— BEGIN Given data —
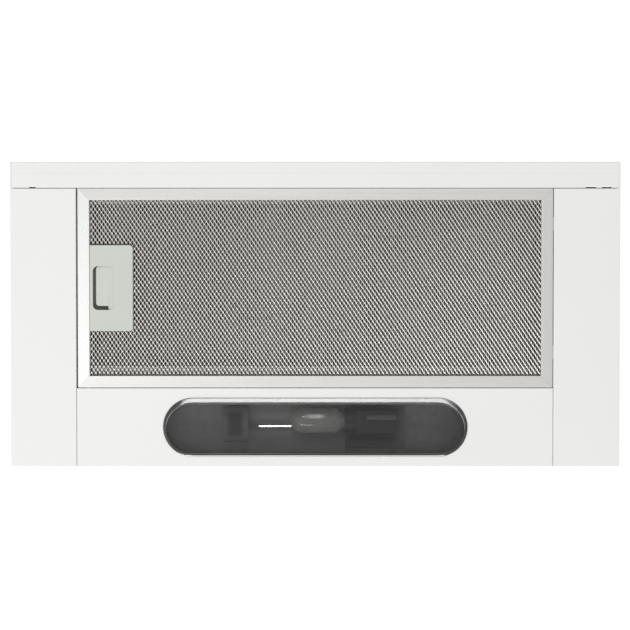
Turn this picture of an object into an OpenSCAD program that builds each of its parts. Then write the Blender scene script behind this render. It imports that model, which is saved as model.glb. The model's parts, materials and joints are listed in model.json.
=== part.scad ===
// Telescopic under-cabinet range hood, pushed in. A fascia and a shallow tray run on ball slides
// inside a flat steel body, and a motor box with a double-inlet blower stands on the body's deck.
// X runs across the hood, -Y is the front, +Y is the wall and Z points up. The origin is the
// centre of the four cabinet screw holes, on the top face of the deck.

/* [Overall] */
// Width over the fascia
hood_w = 600; // [580:10:900]
// Depth from the fascia's face to the wall
hood_d = 300; // [290:5:360]
// Height of the flat body, from its underside to the deck's top face
body_h = 52; // [50:1:66]
// Thickness of the steel sheet
sheet_t = 1; // [0.8:0.1:1.2]
// How far each side of the body stands inside the end of the fascia
body_inset = 0; // [0:0.5:3]

/* [Underside] */
// Width of the plain panel on each side of the filter
side_panel_w = 64.5; // [56:0.5:80]
// Depth of the lamp panel behind the filter
lamp_panel_d = 77; // [70:1:95]
// Height of the turned-up edges of the underside
lip_h = 9; // [7:0.5:10]

/* [Fascia] */
// Depth of the fascia
fascia_d = 25.5; // [22:0.5:32]
// Height of the fascia
fascia_h = 50; // [44:1:52]
// Wall of the fascia
fascia_t = 1.2; // [1:0.1:2]
// Depth of the front panel, before the carrier behind it begins
fascia_panel_d = 11.3; // [9:0.1:15]
// Thickness of each end cap
end_cap_t = 1.6; // [1:0.2:3]

/* [Grease filter] */
// Thickness of the filter cassette
filter_t = 8; // [7:0.5:9]
// Width of the frame's face
frame_bar_w = 11.8; // [9:0.1:15]
// Thickness of the frame's aluminium
frame_bar_t = 0.9; // [0.7:0.1:1.2]
// Opening angle when the filter swings down to be taken out
filter_swing = 45; // [30:5:45]

/* [Latch] */
// Width of the latch plate, across the hood
latch_w = 42.3; // [40:0.5:52]
// Length of the latch plate, front to back
latch_d = 84.5; // [70:0.5:105]
// Width of the finger pocket
pocket_w = 20.6; // [18:0.2:21]
// Length of the finger pocket
pocket_d = 43.2; // [34:0.2:52]
// How far the latch is pulled to free the filter
latch_travel = 6; // [4:0.5:6]

/* [Lamp] */
// Length of the lens
lens_w = 300.5; // [240:0.5:380]
// Width of the lens
lens_d = 58; // [48:0.5:62]
// Diameter of the bulb's glass
bulb_dia = 25; // [20:0.5:30]

/* [Pull-out tray] */
// How far the fascia and the tray pull out
tray_travel = 180; // [120:5:190]
// Height of the tray
tray_h = 21.5; // [20:0.5:24]
// Room across the hood for each ball slide
slide_room = 11; // [10:0.5:14]
// Radius of the slide's balls
ball_r = 1.7; // [1.4:0.1:2]

/* [Motor box] */
// Height of the motor box
motor_box_h = 130; // [126:1:200]
// Depth of the motor box
motor_box_d = 250; // [200:5:260]
// Width of the deck left free on each side of the motor box
deck_ledge = 55; // [50:1:70]
// Radius of the impeller
impeller_r = 46; // [38:1:48]
// Width of the impeller
impeller_w = 100; // [70:2:104]
// Number of blades
blade_count = 30; // [20:1:36]

/* [Outlet] */
// Outer radius of the duct collar
collar_r = 60; // [50:1:62]
// Height of the duct collar
collar_h = 42; // [38:1:60]
// Opening angle of the backdraught flaps
flap_swing = 75; // [60:5:80]

/* [Mounting] */
// Distance of the cabinet screws from the ends of the fascia
screw_inset = 30; // [26:1:36]
// Spacing of the cabinet screws, front to back
screw_spacing_y = 190; // [150:5:230]
// Radius of the cabinet screw holes
screw_hole_r = 2.5; // [2:0.1:3.5]
// Bore radius of the mains cable gland
gland_bore_r = 4.2; // [3:0.1:5]

/* [Controls] */
// Travel of the speed slider
speed_travel = 18; // [12:1:22]
// Travel of the light switch
light_travel = 6; // [4:0.5:8]

/* [Clearances] */
// Gap between the fascia and the fixed body
fascia_gap = 0.7; // [0.5:0.1:2]
// Gap between the filter and the left-hand panel
filter_side_gap = 1.4; // [1.4:0.1:2]
// Gap between the filter and the right-hand panel, over whose edge it hinges
hinge_gap = 0.6; // [0.6:0.1:1]
// Gap in front of and behind the filter
filter_end_gap = 0.5; // [0.4:0.1:1.5]
// Gap between pieces that slide past each other
slide_gap = 0.3; // [0.3:0.05:0.5]
// Radial gap of a turning shaft or hinge
bearing_gap = 0.05; // [0.02:0.01:0.1]
// Seam between two fixed panels
seam = 0.3; // [0.2:0.1:0.6]

/* [Hidden] */

$fn = 48;
eps = 0.01;

// Places across the hood
body_x = hood_w / 2 - body_inset;
wall_x = body_x - sheet_t;
open_x = body_x - side_panel_w;
filter_x = open_x - filter_side_gap;
hinge_x = filter_x + hinge_gap;
tray_x = wall_x - slide_room;

// Places along the depth
y_front = -hood_d / 2;
y_back = hood_d / 2;
y_fascia = y_front + fascia_d;
y_body = y_fascia + fascia_gap;
y_lamp = y_back - lamp_panel_d;
filter_y0 = y_fascia + filter_end_gap;
filter_y1 = y_lamp - filter_end_gap;
filter_len = filter_y1 - filter_y0;
filter_cy = (filter_y0 + filter_y1) / 2;
tray_y1 = y_lamp - 1;
arm_y1 = y_back - 9;

// Heights above the underside
filter_z = 0.8;
filter_top = filter_z + filter_t;
tray_z = filter_top + 3.7;
tray_top = tray_z + tray_h;
crossbar_z = tray_top + 2;

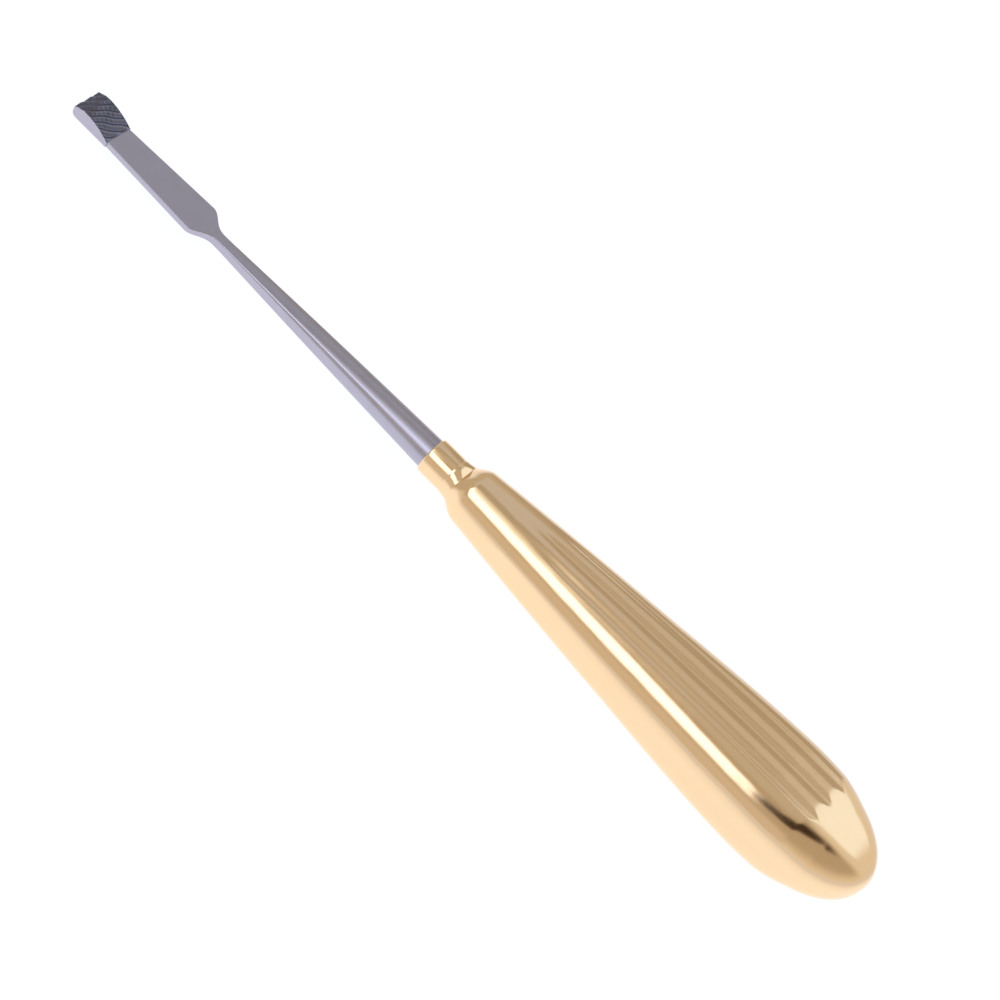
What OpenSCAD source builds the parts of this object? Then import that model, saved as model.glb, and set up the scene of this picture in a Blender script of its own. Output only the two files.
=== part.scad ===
— END Given data —
Aim
Every record shown above should be written out again exactly.

Response to this task
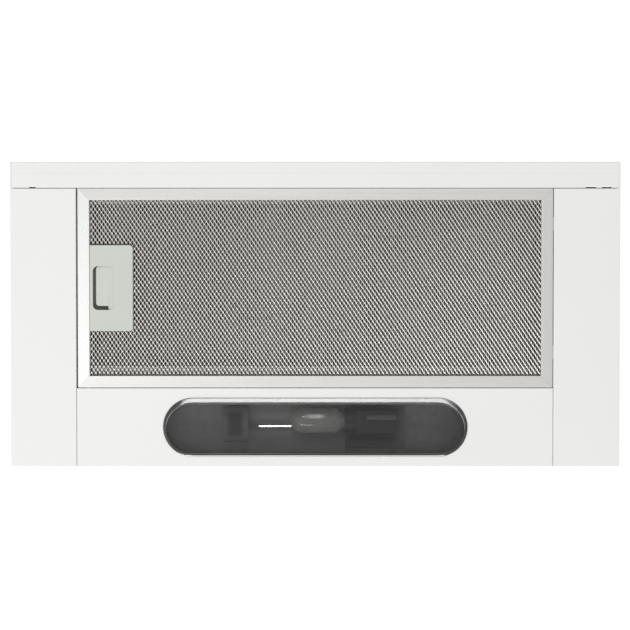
Turn this picture of an object into an OpenSCAD program that builds each of its parts. Then write the Blender scene script behind this render. It imports that model, which is saved as model.glb. The model's parts, materials and joints are listed in model.json.
=== part.scad ===
// Telescopic under-cabinet range hood, pushed in. A fascia and a shallow tray run on ball slides
// inside a flat steel body, and a motor box with a double-inlet blower stands on the body's deck.
// X runs across the hood, -Y is the front, +Y is the wall and Z points up. The origin is the
// centre of the four cabinet screw holes, on the top face of the deck.

/* [Overall] */
// Width over the fascia
hood_w = 600; // [580:10:900]
// Depth from the fascia's face to the wall
hood_d = 300; // [290:5:360]
// Height of the flat body, from its underside to the deck's top face
body_h = 52; // [50:1:66]
// Thickness of the steel sheet
sheet_t = 1; // [0.8:0.1:1.2]
// How far each side of the body stands inside the end of the fascia
body_inset = 0; // [0:0.5:3]

/* [Underside] */
// Width of the plain panel on each side of the filter
side_panel_w = 64.5; // [56:0.5:80]
// Depth of the lamp panel behind the filter
lamp_panel_d = 77; // [70:1:95]
// Height of the turned-up edges of the underside
lip_h = 9; // [7:0.5:10]

/* [Fascia] */
// Depth of the fascia
fascia_d = 25.5; // [22:0.5:32]
// Height of the fascia
fascia_h = 50; // [44:1:52]
// Wall of the fascia
fascia_t = 1.2; // [1:0.1:2]
// Depth of the front panel, before the carrier behind it begins
fascia_panel_d = 11.3; // [9:0.1:15]
// Thickness of each end cap
end_cap_t = 1.6; // [1:0.2:3]

/* [Grease filter] */
// Thickness of the filter cassette
filter_t = 8; // [7:0.5:9]
// Width of the frame's face
frame_bar_w = 11.8; // [9:0.1:15]
// Thickness of the frame's aluminium
frame_bar_t = 0.9; // [0.7:0.1:1.2]
// Opening angle when the filter swings down to be taken out
filter_swing = 45; // [30:5:45]

/* [Latch] */
// Width of the latch plate, across the hood
latch_w = 42.3; // [40:0.5:52]
// Length of the latch plate, front to back
latch_d = 84.5; // [70:0.5:105]
// Width of the finger pocket
pocket_w = 20.6; // [18:0.2:21]
// Length of the finger pocket
pocket_d = 43.2; // [34:0.2:52]
// How far the latch is pulled to free the filter
latch_travel = 6; // [4:0.5:6]

/* [Lamp] */
// Length of the lens
lens_w = 300.5; // [240:0.5:380]
// Width of the lens
lens_d = 58; // [48:0.5:62]
// Diameter of the bulb's glass
bulb_dia = 25; // [20:0.5:30]

/* [Pull-out tray] */
// How far the fascia and the tray pull out
tray_travel = 180; // [120:5:190]
// Height of the tray
tray_h = 21.5; // [20:0.5:24]
// Room across the hood for each ball slide
slide_room = 11; // [10:0.5:14]
// Radius of the slide's balls
ball_r = 1.7; // [1.4:0.1:2]

/* [Motor box] */
// Height of the motor box
motor_box_h = 130; // [126:1:200]
// Depth of the motor box
motor_box_d = 250; // [200:5:260]
// Width of the deck left free on each side of the motor box
deck_ledge = 55; // [50:1:70]
// Radius of the impeller
impeller_r = 46; // [38:1:48]
// Width of the impeller
impeller_w = 100; // [70:2:104]
// Number of blades
blade_count = 30; // [20:1:36]

/* [Outlet] */
// Outer radius of the duct collar
collar_r = 60; // [50:1:62]
// Height of the duct collar
collar_h = 42; // [38:1:60]
// Opening angle of the backdraught flaps
flap_swing = 75; // [60:5:80]

/* [Mounting] */
// Distance of the cabinet screws from the ends of the fascia
screw_inset = 30; // [26:1:36]
// Spacing of the cabinet screws, front to back
screw_spacing_y = 190; // [150:5:230]
// Radius of the cabinet screw holes
screw_hole_r = 2.5; // [2:0.1:3.5]
// Bore radius of the mains cable gland
gland_bore_r = 4.2; // [3:0.1:5]

/* [Controls] */
// Travel of the speed slider
speed_travel = 18; // [12:1:22]
// Travel of the light switch
light_travel = 6; // [4:0.5:8]

/* [Clearances] */
// Gap between the fascia and the fixed body
fascia_gap = 0.7; // [0.5:0.1:2]
// Gap between the filter and the left-hand panel
filter_side_gap = 1.4; // [1.4:0.1:2]
// Gap between the filter and the right-hand panel, over whose edge it hinges
hinge_gap = 0.6; // [0.6:0.1:1]
// Gap in front of and behind the filter
filter_end_gap = 0.5; // [0.4:0.1:1.5]
// Gap between pieces that slide past each other
slide_gap = 0.3; // [0.3:0.05:0.5]
// Radial gap of a turning shaft or hinge
bearing_gap = 0.05; // [0.02:0.01:0.1]
// Seam between two fixed panels
seam = 0.3; // [0.2:0.1:0.6]

/* [Hidden] */

$fn = 48;
eps = 0.01;

// Places across the hood
body_x = hood_w / 2 - body_inset;
wall_x = body_x - sheet_t;
open_x = body_x - side_panel_w;
filter_x = open_x - filter_side_gap;
hinge_x = filter_x + hinge_gap;
tray_x = wall_x - slide_room;

// Places along the depth
y_front = -hood_d / 2;
y_back = hood_d / 2;
y_fascia = y_front + fascia_d;
y_body = y_fascia + fascia_gap;
y_lamp = y_back - lamp_panel_d;
filter_y0 = y_fascia + filter_end_gap;
filter_y1 = y_lamp - filter_end_gap;
filter_len = filter_y1 - filter_y0;
filter_cy = (filter_y0 + filter_y1) / 2;
tray_y1 = y_lamp - 1;
arm_y1 = y_back - 9;

// Heights above the underside
filter_z = 0.8;
filter_top = filter_z + filter_t;
tray_z = filter_top + 3.7;
tray_top = tray_z + tray_h;
crossbar_z = tray_top + 2;

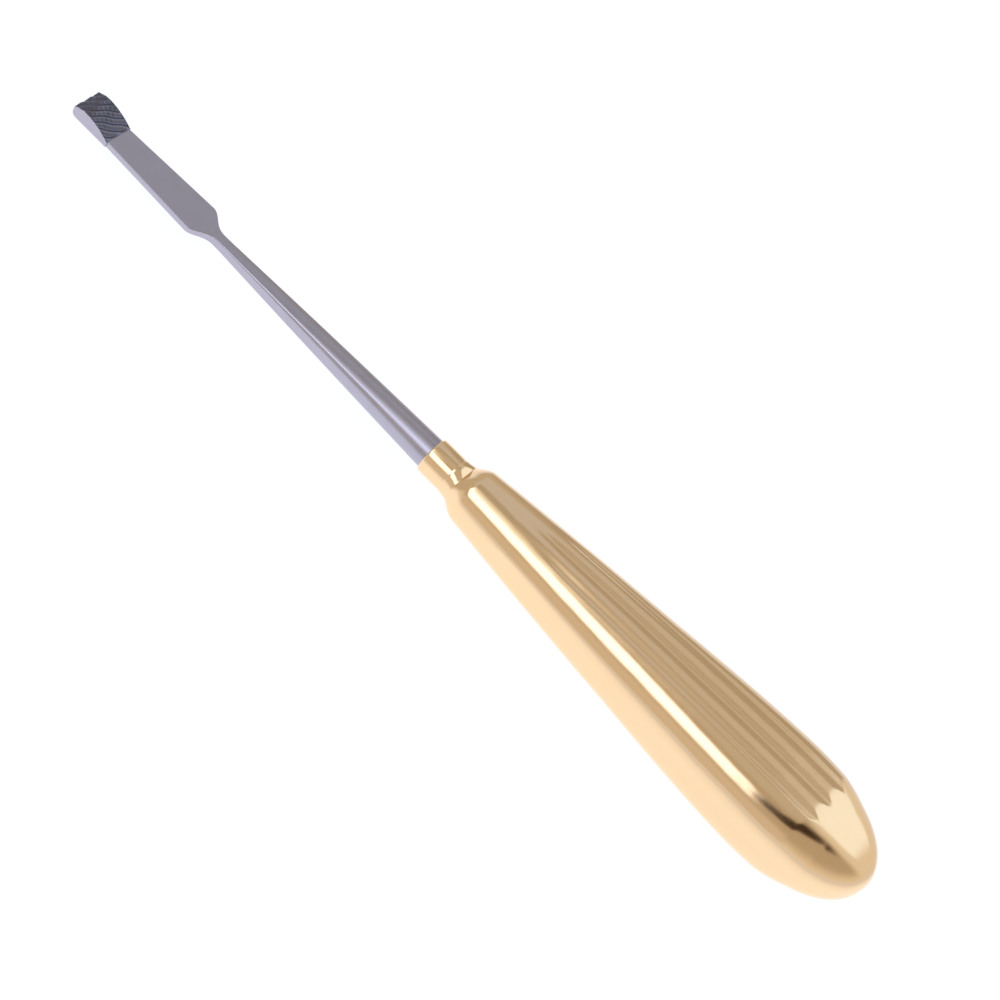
What OpenSCAD source builds the parts of this object? Then import that model, saved as model.glb, and set up the scene of this picture in a Blender script of its own. Output only the two files.
=== part.scad ===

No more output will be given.